11 thoughts on “#Klout me out

  1. As always, I appreciate your insights Nigel. Mark Schaefer’s book on the subject (Return on Influence) suggests that the current preoccupation to measure and score social influence is not a fad but a marketing strategy here to stay.

    I fear he is correct. Influence-measure has been around in some form or another since marketers began word-of-mouth campaigns and influencer outreach programs – well before the dawn of the Internet age. Social Media has opened Pandora’s Box for these marketers and they were quick to jump in. Entrepreneurship at its best: don’t think, just do.

    The reality is that it’s entirely too early for such measurements to be considered accurate or, on the other hand, summarily dismissed. Progress is not always a smooth road. However, some responsiblity must be taken by marketers like Klout to decree themselves “The Standard In Influence Measurement”…especially those that can’t back it up. And even more responsibility must be placed on business and individuals who blindly subscribe to the score and make personal and/or business decisions based up on them.

    I’ll add another Latin term I’ve become fond of since I was first introduced to Klout: falsis prophetis, which means: false prophet. While I believe that such measurement will not go away, I stand behind my boycott of the application as warning to the millions of sheep who are so easily swayed by false prophecy.

    Sam.
    My K= 0.

    • Thanks, Sam. Agreed. I think Klout and its cohorts are ironically the result of naivety as to how far we have come in the digital revolution. This thing is barely begun, and it’s a wonder of chaos, a constant swarming of the imagination and the human community. Much too soon to be handing out medals – and unclear if we shall ever be able to, though it’s plain if and when we do it will be along much more sophisticated lines than these . . . .

  2. The phrase ‘opinion leaders’ has been around a long time. The human tendency to ‘rate’ one another with respect to the validity or merit each others opinions and points of view has probably been around as long as human society has been in existence. Think BACK to the era of the ‘cave people:’ “Grog, should we go North now and get to the plateau early before the bison herds or should we wait a couple of days until after the dark-heavy cloth-wet sky has passed?” Social cohesion and group action depend upon our capacity to formulate ‘collective will.’ Someone’s opinion way back when ‘won’ the day (again and again and again) … otherwise, we just wouldn’t be here. And just like any societal measure, rating opinion leaders in category X, Y, or Zed, has merit to a “point.” As for me, that “point” the cliff’s edge we all go flying over right behind Lead Lemming!
    Cheers,
    @Picobee

    • That’s an interesting way into the discussion. Plainly, David Frum, Tom Friedman, Maureen Dowd and E.J. Dionne all have a lot of influence, and Tom probably the most; but assigning numbers . . .?

  3. Does Klout measure “something?” Sure.

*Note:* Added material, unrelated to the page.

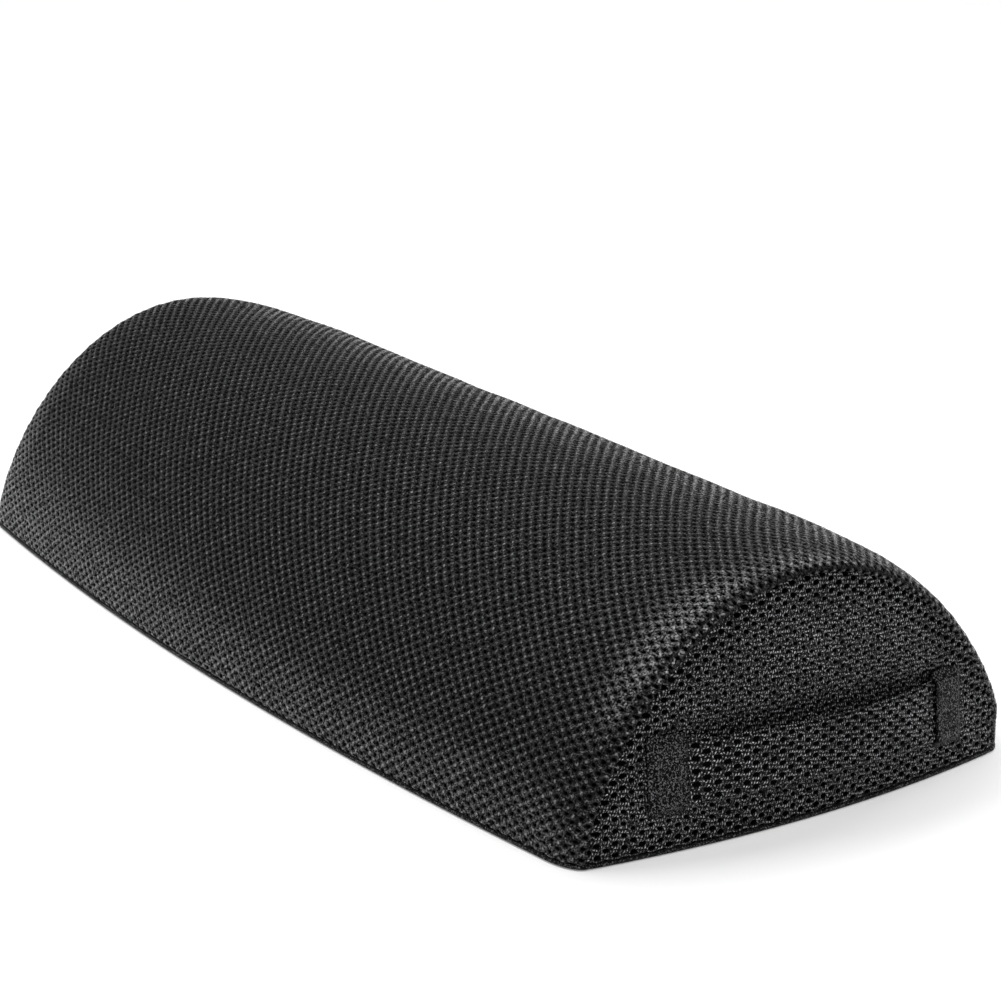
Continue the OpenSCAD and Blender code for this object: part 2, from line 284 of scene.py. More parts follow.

It measures something and if we had more visibility into their algorithm we might have an idea as to what exactly IS that “something.” But let’s be clear. It’s a marketing tool. Like Nielsen ratings. That Klout is (or ever could be) a canonical measure of influence is absurd. That we give any credence at all to their assertion as “The Standard of Influence” is laughable.

    Klout is a nascent attempt to quantify a very complex system. It seems we as humans look for shortcuts. We’re trained to accept summaries as rote. Perhaps the discussion should be surrounding what has created an environment which allows such simple summaries to have such power. How do we educate people to more properly vet the content they consumer? A topic for #influencechat, I think.

  4. Couldn’t agree more with the Klout deniers. One of my friends, @mjdwarner, is obsessed with his Klout score, and, accordingly, has found a number of ways to game the system and artificially pump up his score without doing anything particularly “influential”. Tagging dozens of other high-score “friends” on photos of beefcake on facebook, generating RT’s from, essentialy, “mutual RT circles” on twitter, etc… He’s practically a case study in why Klout is useless. He’s a popular and influential guy in his own way, to be sure, but isn’t “influence” ostensibly about getting people to *do* things, whether it be buy a product, or vote for a candidate?